--- START Record list ---

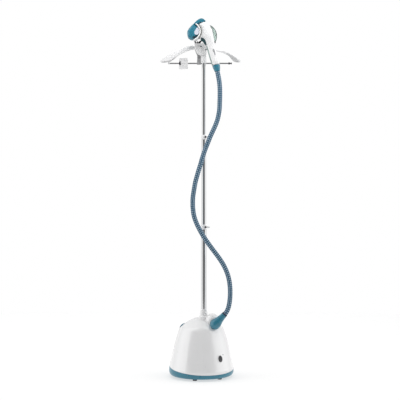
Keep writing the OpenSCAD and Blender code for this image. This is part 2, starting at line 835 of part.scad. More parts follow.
// Steam plate with its holes, on the slanted face
module steam_plate() {
    color("silver") translate([-42.2, hand_y, 1575.2]) rotate([0, -48.9, 0]) difference() {
        translate([-20, -24, 0]) cube([40, 48, 2.6]);
        for (i = [-2 : 2]) for (j = [-2 : 2]) translate([i * 7.5, j * 8.5, -1]) cylinder(r = 1.5, h = 5);
    }
}

// White ring between the steam head and the body
module steam_head_ring() {
    color("white") difference() {
        intersection() {
            slab([[-36, 1620], [10, 1620], [10, 1518], [-30.5, 1518], [-30.5, 1540], [-10, 1557],
                [-26.5, 1592]], hand_y - 28.8, hand_y + 28.8);
            peg_y(ring_c, ring_r, -120, -40);
        }
        peg_y(ring_c, ring_r - ring_w, -120, -40);
    }
}

module hose_cuff() {
    color("steelblue") along_cuff() rotate_extrude() polygon([[11.6, -cuff_len], [13, -cuff_len],
        [14.2, -cuff_len + 8], [14.8, -cuff_len + 9], [17.4, -3], [17.6, 0], [11.6, 0]]);
}

module trigger() {
    color("darkslategray") {
        slab(trigger_side, hand_y - 8, hand_y + 8);
        peg_y(trigger_pivot, 2, hand_y - 13, hand_y + 13);
    }
}

module steam_lock() {
    color("gray") translate([lock_at[0], 0, lock_at[1]]) rotate([0, -lock_tilt, 0]) {
        translate([-2.6, -102, -1]) cube([5.2, 6, 12]);
        translate([-5, -97.1, -4]) cube([10, 1.6, 18]);
    }
}

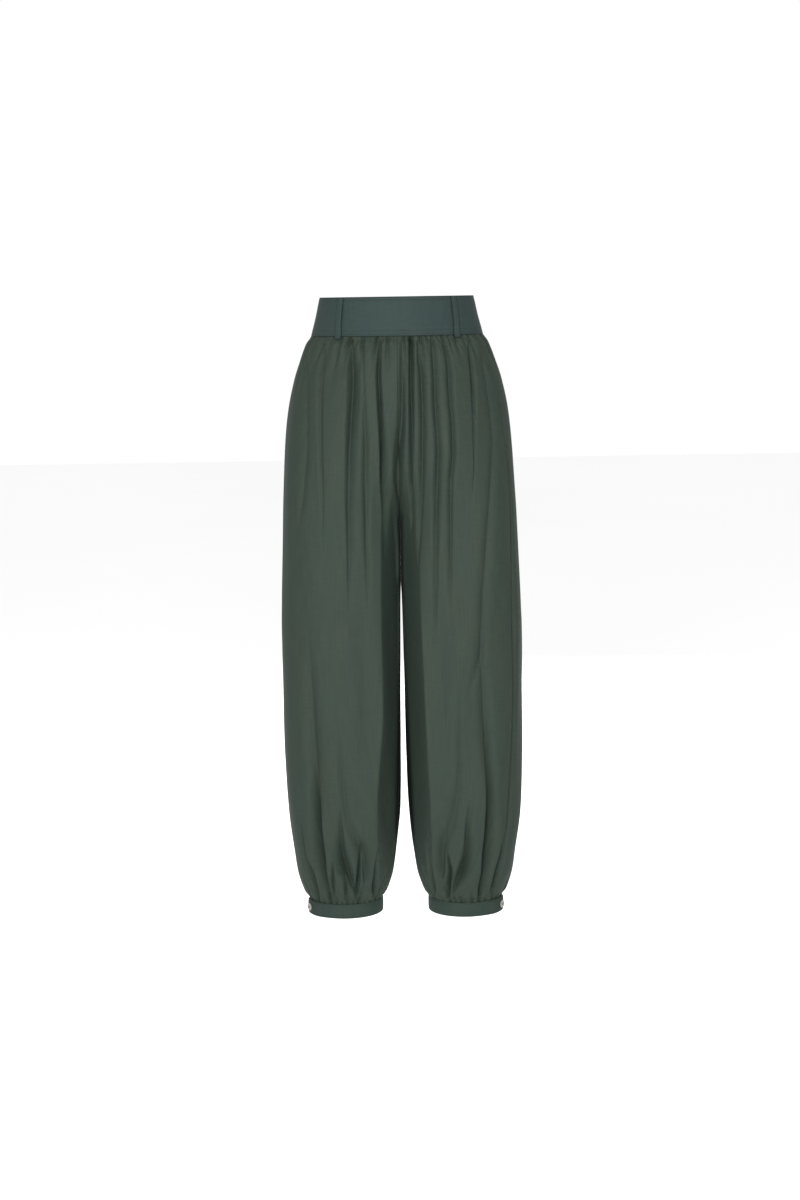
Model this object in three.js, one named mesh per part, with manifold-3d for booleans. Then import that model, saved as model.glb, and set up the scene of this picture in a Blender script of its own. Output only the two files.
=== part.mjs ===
// High-waisted balloon trousers, filled out as worn: a shaped waistband with belt loops, four leg
// panels gathered into the band and into buttoned ankle cuffs.
// Millimetres, +Z up, the front faces -Y and the wearer's left side is +X.
// The origin is the centre of the waist at half the waistband's height.

import * as THREE from 'three';
import { mergeVertices } from 'three/addons/utils/BufferGeometryUtils.js';
import Module from 'manifold-3d';

const wasm = await Module();
wasm.setup();

// Driving dimensions
const seamGap = 0.3;
const halfGap = seamGap / 2;
const bandHeight = 60;
const bandTop = bandHeight / 2;
const bandFoot = -bandHeight / 2;
const bandWall = 2.5;
const panelWall = 2;
const panelColumns = 36;
const columnsPerGather = 4;
const hipDrop = 170;
const cuffTop = -946;
const panelTop = bandFoot - seamGap;
const panelFoot = cuffTop + seamGap;
const cuffHeight = 24;
const cuffWall = 2.2;
const loopWidth = 12;
const loopWall = 1.3;
const buttonRadius = 6.5;
const buttonThickness = 2.6;

// Colours taken by eye from the garment
const clothColour = 0x44544b;
const bandColour = 0x42544e;
const buttonColour = 0x969b94;

// Level sections of the waistband: half width at the sides, half depth in front and behind
const bandSections = [
  { z: bandTop, outer: 120.8, centre: 0, front: 87, back: 88, power: 2 },
  { z: 0, outer: 127.1, centre: 0, front: 92, back: 93, power: 2 },
  { z: bandFoot, outer: 135.6, centre: 0, front: 98, back: 99, power: 2 },
];

// Level sections of one leg: how far out it reaches, how far its own centre lies from the middle
// of the body, its half depth in front and behind, and how square its outline is
const legSections = [
  { z: panelTop, outer: 136, centre: 0, front: 97.6, back: 98.8, power: 2 },
  { z: -40, outer: 141.6, centre: 0, front: 102, back: 103.5, power: 2 },
  { z: -60, outer: 150.6, centre: 3, front: 107, back: 110, power: 2 },
  { z: -100, outer: 164.3, centre: 17, front: 112, back: 118, power: 2.05 },
  { z: -150, outer: 174, centre: 39, front: 113.5, back: 124, power: 2.15 },
  { z: -200, outer: 179.2, centre: 60, front: 112.5, back: 126, power: 2.25 },
  { z: -245, outer: 182.5, centre: 76.5, front: 110, back: 124, power: 2.3 },
  { z: -282, outer: 185, centre: 88, front: 107, back: 120, power: 2.3 },
  { z: -306, outer: 186.4, centre: 93.4, front: 105, back: 117, power: 2.3 },
  { z: -400, outer: 190.4, centre: 95.5, front: 99, back: 107, power: 2.3 },
  { z: -500, outer: 193.6, centre: 97.7, front: 95, back: 101, power: 2.3 },
  { z: -650, outer: 193.3, centre: 98.4, front: 93, back: 96, power: 2.3 },
  { z: -750, outer: 191.2, centre: 98.3, front: 91, back: 92, power: 2.3 },
  { z: -800, outer: 189, centre: 98.2, front: 88, back: 88, power: 2.25 },
  { z: -850, outer: 183.7, centre: 97.9, front: 81, back: 81, power: 2.2 },
  { z: -900, outer: 175.6, centre: 98, front: 70, back: 70, power: 2.1 },
  { z: -930, outer: 166.9, centre: 98.3, front: 59, back: 59, power: 2 },
  { z: panelFoot, outer: 159, centre: 98.3, front: 50.6, back: 50.6, power: 2 },
];

// Heights of the rings of points that carry the leg panels, close together where the cloth turns
const panelHeights = [
  panelTop, -37, -48, -66, -95, -140, -195, -245, -282, -298, -306, -360, -450, -560, -670, -760,
  -825, -870, -902, -924, -938, panelFoot,
];

// Gathers at the waist seam: distance from the middle along the seam, depth, and how far they run
const waistGathers = {
  front_left: [
    { at: 10, depth: 2.6, length: 110 },
    { at: 22, depth: 5.2, length: 200 },
    { at: 38, depth: 3.8, length: 130 },
    { at: 48, depth: 2.4, length: 60 },
    { at: 59, depth: 3, length: 110 },
    { at: 77, depth: 3.6, length: 130 },
    { at: 99, depth: 3, length: 60 },
    { at: 127, depth: 3.8, length: 150 },
    { at: 157, depth: 3, length: 80 },
  ],
  front_right: [
    { at: 14, depth: 2.6, length: 50 },
    { at: 24, depth: 2.2, length: 45 },
    { at: 34, depth: 4.2, length: 190 },
    { at: 53, depth: 3.6, length: 140 },
    { at: 78, depth: 5, length: 240 },
    { at: 91, depth: 2.6, length: 45 },
    { at: 107, depth: 2.4, length: 40 },
    { at: 125, depth: 3.8, length: 150 },
    { at: 154, depth: 3, length: 70 },
  ],
  back_left: [
    { at: 12, depth: 3.2, length: 90 },
    { at: 30, depth: 4.4, length: 190 },
    { at: 46, depth: 3, length: 60 },
    { at: 62, depth: 4, length: 150 },
    { at: 82, depth: 3.4, length: 70 },
    { at: 101, depth: 4.2, length: 180 },
    { at: 119, depth: 3, length: 60 },
    { at: 139, depth: 3.8, length: 130 },
    { at: 162, depth: 3, length: 70 },
  ],
  back_right: [
    { at: 15, depth: 3.8, length: 150 },
    { at: 29, depth: 3, length: 60 },
    { at: 44, depth: 4.2, length: 170 },
    { at: 64, depth: 3.2, length: 80 },
    { at: 80, depth: 4, length: 160 },
    { at: 99, depth: 3, length: 60 },
    { at: 117, depth: 4.2, length: 190 },
    { at: 140, depth: 3.2, length: 80 },
    { at: 160, depth: 3, length: 70 },
  ],
};

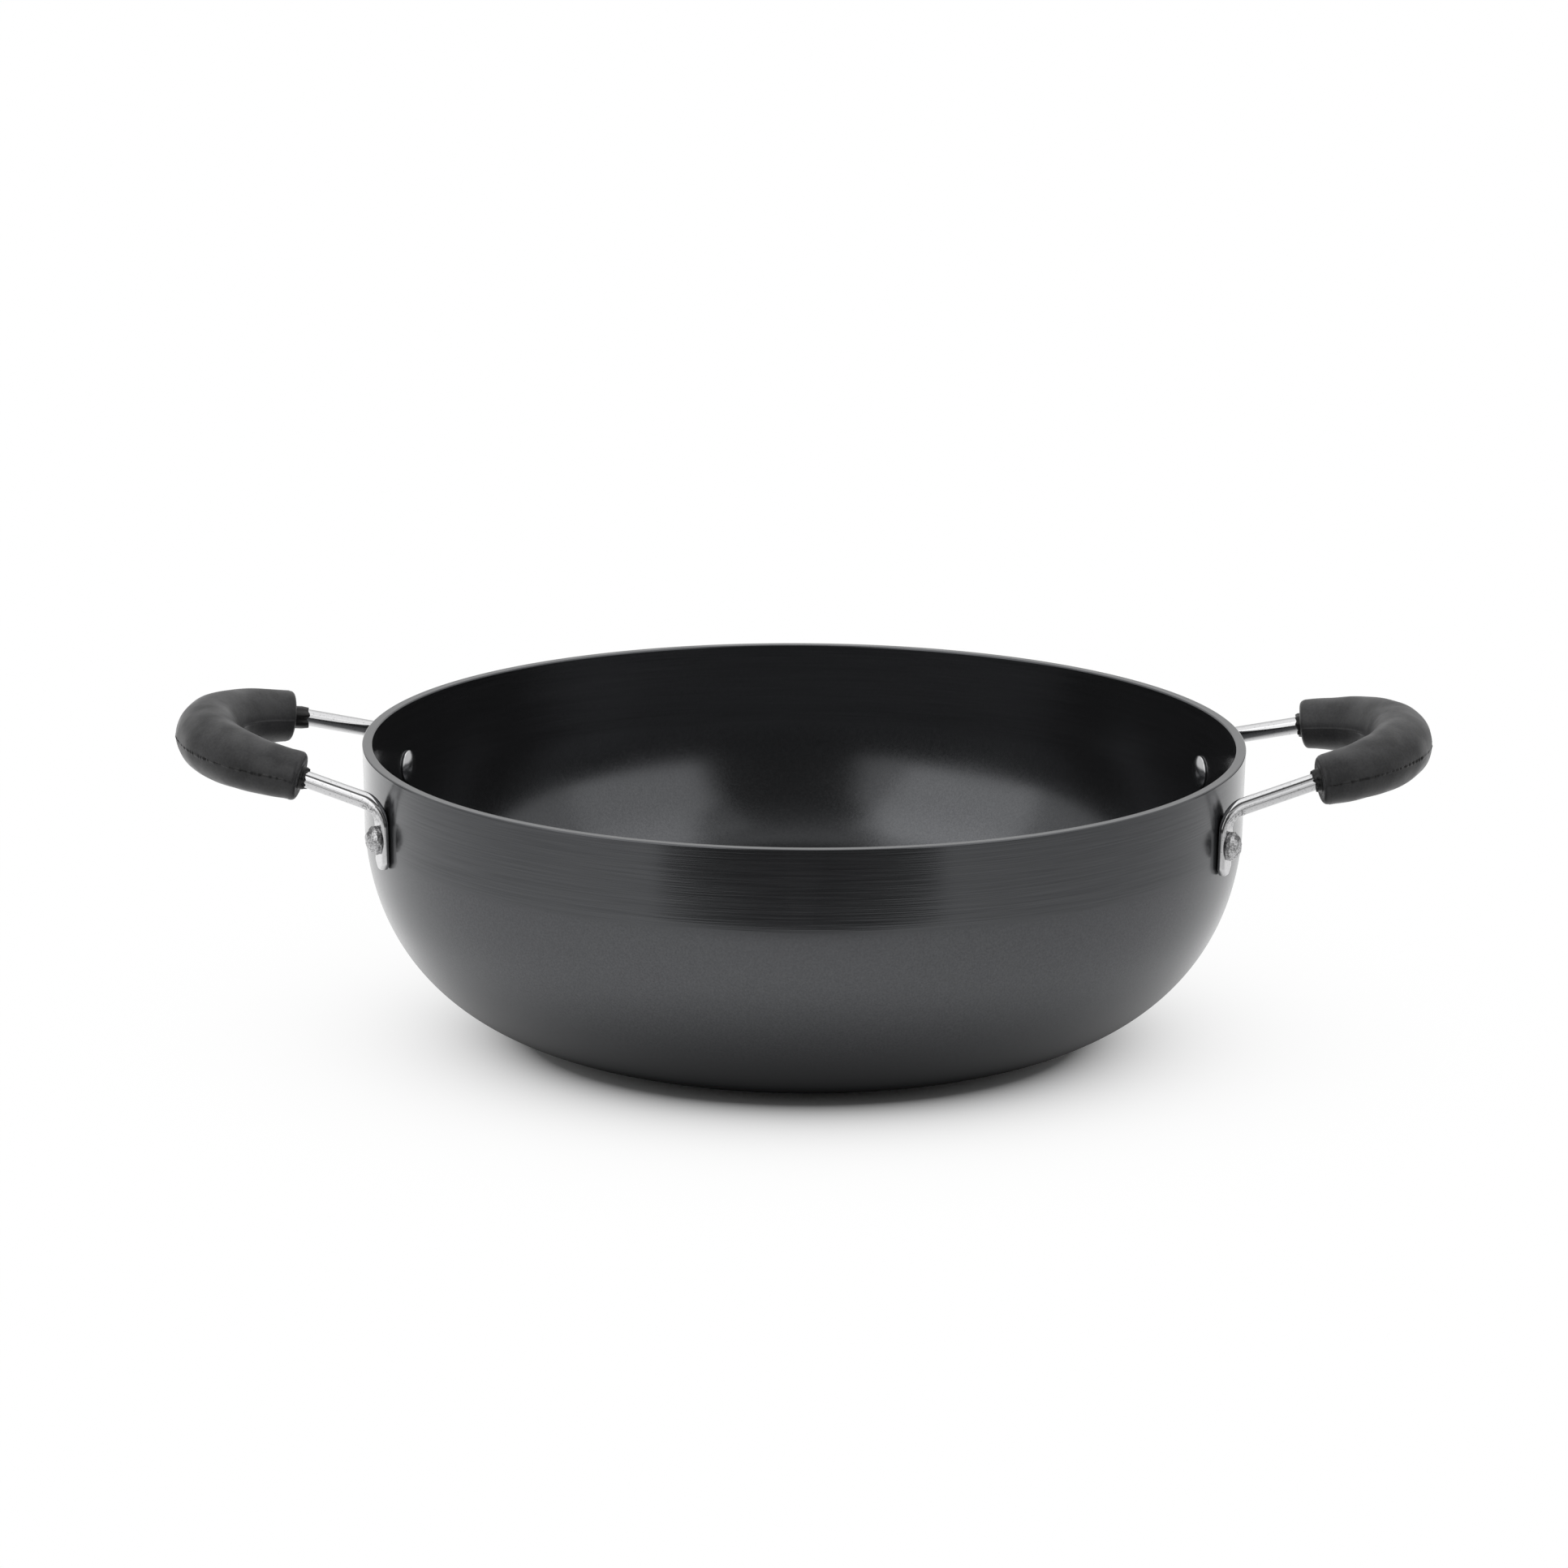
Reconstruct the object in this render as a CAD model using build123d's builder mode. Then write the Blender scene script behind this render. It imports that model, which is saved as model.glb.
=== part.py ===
from build123d import *
from math import asin, atan2, cos, radians, sin, sqrt, tan
import os

# A kadai: a deep bowl with a flat base, and two bent rod handles with moulded grips.
# Each handle is held by two rivets through the bowl's upper wall.
# Millimetres and degrees. The origin is the middle of the flat base, +Z is up,
# and +X points at the right handle. The front of the pan faces -Y.

# Bowl
rim_diameter = 260
bowl_height = 88
wall_thickness = 3
base_diameter = 112
band_height = 22  # the straight band under the rim
band_flare = 0.6  # the band is this much wider in radius at the rim than at its foot
rim_edge_radius = 0.7
# The curve between the base and the band leaves both of them smoothly.
# It leans on two points: how far across, and how far up, they reach.
heel_reach_share = 0.56
belly_reach_share = 0.64

# Rivets
rivet_spacing = 90.5  # between the two rivets of one handle, straight across
rivet_drop = 19  # the rivets' centres below the rim
shank_diameter = 4.8
shank_clearance = 0.05  # all round the shank, in the wall and in the tab
outer_head_diameter = 8.4
outer_head_height = 3.8
outer_head_side_share = 0.38  # the share of the height that is straight before the dome
inner_head_diameter = 9.6
inner_head_height = 1.9
inner_head_side_share = 0.2

# Handle rods, bent from one length of round rod with both ends flattened into tabs
rod_diameter = 5
tab_width = 8.2
tab_thickness = 2.3
tab_tail = 8.8  # from the rivet's centre down to the end of the tab
tab_corner_cut = 2.2
corner_rise = 10  # from the rivet's centre up to the corner where the rod turns outward
corner_radius = 7
arm_climb_angle = 14
arm_lean_in_angle = 20.6  # each arm leans in towards the handle's middle, seen from above
knee_reach = 18.5  # from the rim's edge out to the slight bend before the grip
knee_radius = 15
bow_reach = 45.4  # from the rim's edge out to the rod's centre line at the handle's middle
bow_lift = 1.5  # the rod's centre line there, above the rim
bow_round_share = 0.96  # the share of the room beside the bow's corners that their arcs take
# Between round rod and flat tab: places along the corner's arc, and the width and thickness there,
# as shares of the way from the rod's diameter to the tab's width and thickness.
swage_place_shares = (0.3, 0.55, 0.8)
swage_form_shares = (0.2, 0.6, 0.95)

# Grips, moulded round the rods
grip_mouth_diameter = 14.6
grip_bow_diameter = 18.6
grip_mouth_offset = 1.6  # from the slight bend out to the grip's mouth
grip_edge_radius = 2
grip_stations = 11
collar_wall = 0.8
collar_length = 1.8

overrun = 1  # how far a cut runs past what it cuts

# What follows from the sizes above
rim_radius = rim_diameter / 2
base_radius = base_diameter / 2
foot_radius = rim_radius - band_flare
foot_height = bowl_height - band_height
band_lean = atan2(band_flare, band_height)
rod_radius = rod_diameter / 2
rivet_wall_radius = rim_radius - band_flare * rivet_drop / band_height
rivet_azimuth = asin(rivet_spacing / 2 / rivet_wall_radius)


def rivet_plane(side, depth):
    """The plane on the outer wall at one rivet: X level along the wall, Y up the wall, Z outward.

    side is 1 for the right handle and -1 for the left, depth is 1 for the back and -1 for the front.
    """
    outward_x = side * cos(rivet_azimuth)
    outward_y = depth * sin(rivet_azimuth)
    return Plane(
        origin=(rivet_wall_radius * outward_x, rivet_wall_radius * outward_y, bowl_height - rivet_drop),
        x_dir=(-outward_y, outward_x, 0),
        z_dir=(outward_x * cos(band_lean), outward_y * cos(band_lean), -sin(band_lean)),
    )


# Bowl: one sheet of even thickness, turned about Z, open at the rim
with BuildPart() as bowl:
    with BuildSketch(Plane.XZ):
        with BuildLine():
            Line((0, 0), (base_radius, 0))
            Bezier(
                (base_radius, 0),
                (base_radius + heel_reach_share * (foot_radius - base_radius), 0),
                (
                    foot_radius - belly_reach_share * foot_height * tan(band_lean),
                    foot_height - belly_reach_share * foot_height,
                ),
                (foot_radius, foot_height),
            )
            Polyline((foot_radius, foot_height), (rim_radius, bowl_height), (0, bowl_height), (0, 0))
        make_face()
    revolve(axis=Axis.Z)
    offset(openings=bowl.faces().sort_by(Axis.Z)[-1], amount=-wall_thickness)
    fillet(bowl.edges().filter_by(GeomType.CIRCLE).group_by(Axis.Z)[-1], rim_edge_radius)
    with Locations(*[rivet_plane(side, depth) for side in (1, -1) for depth in (1, -1)]):
        Hole(shank_diameter / 2 + shank_clearance, depth=wall_thickness + overrun)
bowl.part.label = "bowl"

# The route of the right handle's rod, back half: tab end, corner, slight bend and bow corner.
# The front half mirrors it.
back_plane = rivet_plane(1, 1)
tab_end = back_plane.from_local_coords(Vector(0, -tab_tail, tab_thickness / 2))
corner = back_plane.from_local_coords(Vector(0, corner_rise, tab_thickness / 2))
arm_slope = tan(radians(arm_lean_in_angle))
arm_run = rim_radius + knee_reach - corner.X
knee = corner + Vector(
    arm_run,
    -arm_run * arm_slope,
    arm_run / cos(radians(arm_lean_in_angle)) * tan(radians(arm_climb_angle)),
)
bow_run = bow_reach - knee_reach
bow_corner = Vector(
    rim_radius + bow_reach,
    knee.Y - bow_run * arm_slope,
    bowl_height + bow_lift,
)
outer_arm = bow_corner - knee
mouth = knee + outer_arm.normalized() * grip_mouth_offset
bow_turn = outer_arm.get_angle(Vector(0, -1, 0))
bow_room = min(bow_corner.Y, (bow_corner - mouth).length)
bow_radius = bow_round_share * bow_room / tan(radians(bow_turn / 2))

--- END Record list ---

**Aim of the exercise:**
Make an exact transcription of the lines from the line with "Model this object" through the line with "the waistband's height.", inclusive, omitting all others.

**Expected answer:**
Model this object in three.js, one named mesh per part, with manifold-3d for booleans. Then import that model, saved as model.glb, and set up the scene of this picture in a Blender script of its own. Output only the two files.
=== part.mjs ===
// High-waisted balloon trousers, filled out as worn: a shaped waistband with belt loops, four leg
// panels gathered into the band and into buttoned ankle cuffs.
// Millimetres, +Z up, the front faces -Y and the wearer's left side is +X.
// The origin is the centre of the waist at half the waistband's height.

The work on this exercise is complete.